History

United States
- Name: USS Inca
- Namesake: Former names retained
- Builder: J. H. Dialogue and Sons, Camden, New Jersey
- Laid down: date unknown
- Completed: 1879
- Acquired: by the Navy 31 July 1918
- Recommissioned: 2 August 1918 as USS Inca (ID-3219)
- Decommissioned: 1 February 1919
- Stricken: 1 February 1919
- Homeport: Parris Island, South Carolina
- Fate: Not known

General characteristics
- Type: Tugboat
- Tonnage: 103 tons
- Length: 101 ft (31 m)
- Beam: 20 ft (6.1 m)
- Draft: 7 ft 9 in (2.36 m)
- Propulsion: not known
- Speed: 12 knots
- Complement: not known
- Armament: none
- Armor: steel hull

= USS Inca (ID-3219) =

Tugboat of the United States Navy

USS Inca (ID-3219) was a tugboat acquired by the U.S. Navy during World War I. She was assigned to the Parris Island, South Carolina, Marine barracks. She served until 1 February 1919.
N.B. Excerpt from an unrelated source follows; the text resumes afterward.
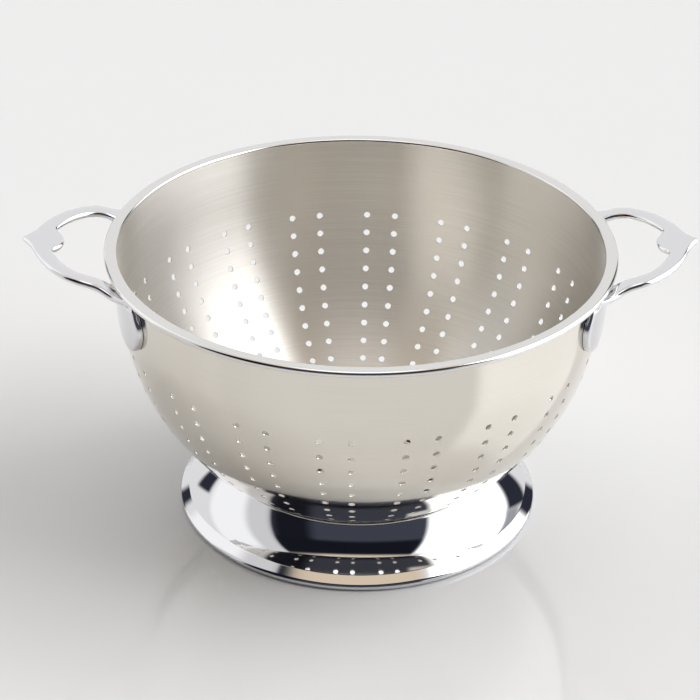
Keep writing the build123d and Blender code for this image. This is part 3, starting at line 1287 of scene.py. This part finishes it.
@dataclass(frozen=True)
class View:
    """The camera: where it stands, in mm, its turns in degrees and its lens."""

    stand: tuple[float, float, float] = (-35.75, -1220.96, 793.3)
    yaw: float = 1.43
    pitch: float = 29.83
    roll: float = -0.84
    lens: float = 129.7

    def make(self) -> None:
        """Make the camera, which looks along (sin yaw cos pitch, cos yaw cos pitch, -sin pitch)."""
        yaw, pitch, roll = (math.radians(a) for a in (self.yaw, self.pitch, self.roll))
        ahead = np.array([math.sin(yaw) * math.cos(pitch), math.cos(yaw) * math.cos(pitch),
                          -math.sin(pitch)])
        level = np.array([math.cos(yaw), -math.sin(yaw), 0])
        down = np.cross(ahead, level)
        right = math.cos(roll) * level + math.sin(roll) * down
        up = math.sin(roll) * level - math.cos(roll) * down
        camera = add_object("camera", bpy.data.cameras.new("camera"))
        camera.data.lens = self.lens
        camera.data.clip_end = 100
        rows = np.stack([right, up, -ahead], axis=1)
        camera.matrix_world = (Matrix.Translation([v * MM for v in self.stand])
                               @ Matrix(rows.tolist()).to_4x4())
        bpy.context.scene.camera = camera


# Building


def corners(node: str) -> tuple[Array, Array]:
    """Return a node's lowest and highest corners in mm."""
    low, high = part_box(node)
    return np.array(low) / MM, np.array(high) / MM


def main() -> None:
    """Build every piece in order, then the studio and the camera."""
    logging.basicConfig(level=logging.INFO, format="%(name)s %(message)s")
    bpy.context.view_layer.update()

    inside = SpunSteel("stainless_brushed_inside", "#F7F4EE", roughness=0.36, shade="#E8E3DB",
                       roughness_swing=0.02, anisotropy=0.98, haze=0.06, line_mm=0.45,
                       line_height_mm=0.006, cloud_mm=60.0).make()
    outside = SpunSteel("stainless_fine_polished_outside", "#E9E4DB", roughness=0.09,
                        shade="#E2DDD2", roughness_swing=0.015, anisotropy=0.35, haze=0.0,
                        line_mm=0.35, line_height_mm=0.0015, cloud_mm=80.0).make()
    rim = PolishedSteel("stainless_buffed_rim", "#E6E5E3", 0.10, 30.0, 0.01, 0.03).make()
    edge = PolishedSteel("stainless_punched_edge", "#D8D6D2", 0.18, 4.0, 0.01, 0.04).make()
    mirror = PolishedSteel("stainless_mirror_foot", "#E2E2E4", 0.035, 45.0, 0.02, 0.02).make()
    cast = PolishedSteel("stainless_buffed_casting", "#E4E4E6", 0.055, 14.0, 0.03, 0.03).make()
    weld = PolishedSteel("stainless_spot_weld", "#A9A39B", 0.38, 3.0, 0.05, 0.10).make()

    bowl_low, bowl_high = corners("bowl")
    bowl = Bowl(rim_radius=bowl_high[0], rim_height=bowl_high[2])
    add_piece(bowl.build(), ["bowl"], [outside, inside, rim, edge])

    foot_high = corners("foot_ring")[1]
    foot = Foot(bowl, radius=foot_high[0])
    add_piece(foot.build(), ["foot_ring"], [mirror])

    for side, node in ((Side.RIGHT, "right_handle"), (Side.LEFT, "left_handle")):
        low, high = corners(node)
        reach = max(-low[0], high[0]) - bowl.rim_radius
        handle = Handle(side, bowl, reach=reach)
        add_piece(handle.build(), [node], [cast])

    for node in ("foot_welds", "right_handle_welds", "left_handle_welds"):
        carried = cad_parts[node]
        carried.data.materials.clear()
        carried.data.materials.append(weld)
        log.info("%s: carried over with its own finish", node)

    studio = Studio()
    studio.sky()
    studio.floor()
    View().make()

    scene = bpy.context.scene
    scene.view_settings.view_transform = "Standard"


if __name__ == "__main__":
    main()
== Constructed in Camden, New Jersey ==

The fourth ship to be so named, Inca, an iron tug, was built in 1879 by J. H. Dialogue & Sons, Camden, New Jersey; and acquired by the Navy 31 July 1918. She commissioned 2 August 1918.

== World War I service ==

The tug was assigned to the 6th Naval District, headquartered at Charleston, South Carolina, and operated until after World War I ended at Parris Island Marine Barracks, South Carolina.

== Post-war disposition ==

She was stricken from the Navy List 1 February 1919.